## Data provided
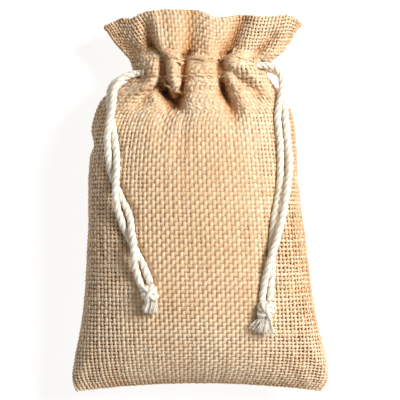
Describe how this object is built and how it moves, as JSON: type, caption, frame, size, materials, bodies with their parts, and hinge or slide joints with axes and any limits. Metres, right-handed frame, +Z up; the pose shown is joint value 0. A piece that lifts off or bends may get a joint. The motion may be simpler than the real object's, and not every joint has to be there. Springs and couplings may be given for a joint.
{
  "type": "drawstring gift pouch",
  "caption": "Small stuffed-shape pouch of open jute weave with a gathered neck, a ruffled mouth and knotted cotton drawcords.",
  "frame": {"origin": "on the surface the pouch lies on, under the middle of its length and width", "axes": "+X to the right across the front, +Y from the base seam towards the mouth, +Z up out of the front panel"},
  "size_m": [0.0971, 0.145, 0.0439],
  "materials": {
    "jute": "open plain weave, natural",
    "thread": "spun thread",
    "cotton": "twisted cotton, unbleached"
  },
  "bodies": {
    "pouch": {"front_panel": "jute", "back_panel": "jute", "front_casing": "jute", "back_casing": "jute", "back_ruffle": "jute", "left_side_seam": "jute", "right_side_seam": "jute", "base_seam": "jute", "front_lower_stitches": "thread", "front_upper_stitches": "thread", "back_lower_stitches": "thread", "back_upper_stitches": "thread"},
    "front_lip": {"front_ruffle": "jute"},
    "left_cord": {"left_cord_loop": "cotton"},
    "left_tail": {"left_strand_a": "cotton", "left_strand_b": "cotton", "left_knot": "cotton", "left_end_a": "cotton", "left_end_b": "cotton"},
    "right_cord": {"right_cord_loop": "cotton"},
    "right_tail": {"right_strand_a": "cotton", "right_strand_b": "cotton", "right_knot": "cotton", "right_end_a": "cotton", "right_end_b": "cotton"}
  },
  "joints": [
    {"name": "mouth_open", "type": "hinge", "parent": "pouch", "child": "front_lip", "pos_m": [0, 0.0535, 0.028], "axis": [1, 0, 0], "range_deg": [0, 25]},
    {"name": "left_pull", "type": "slide", "parent": "pouch", "child": "left_cord", "axis": [-1, 0, 0], "range_m": [0, 0.004]},
    {"name": "left_swing", "type": "hinge", "parent": "left_cord", "child": "left_tail", "pos_m": [-0.024, 0.048, 0.018], "axis": [0, 0, -1], "range_deg": [0, 60]},
    {"name": "right_pull", "type": "slide", "parent": "pouch", "child": "right_cord", "axis": [1, 0, 0], "range_m": [0, 0.004]},
    {"name": "right_swing", "type": "hinge", "parent": "right_cord", "child": "right_tail", "pos_m": [0.024, 0.0511, 0.018], "axis": [0, 0, 1], "range_deg": [0, 60]}
  ]
}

## Required work
Give every line of the material that includes the string "bodies".

## Output below
Describe how this object is built and how it moves, as JSON: type, caption, frame, size, materials, bodies with their parts, and hinge or slide joints with axes and any limits. Metres, right-handed frame, +Z up; the pose shown is joint value 0. A piece that lifts off or bends may get a joint. The motion may be simpler than the real object's, and not every joint has to be there. Springs and couplings may be given for a joint.
  "bodies": {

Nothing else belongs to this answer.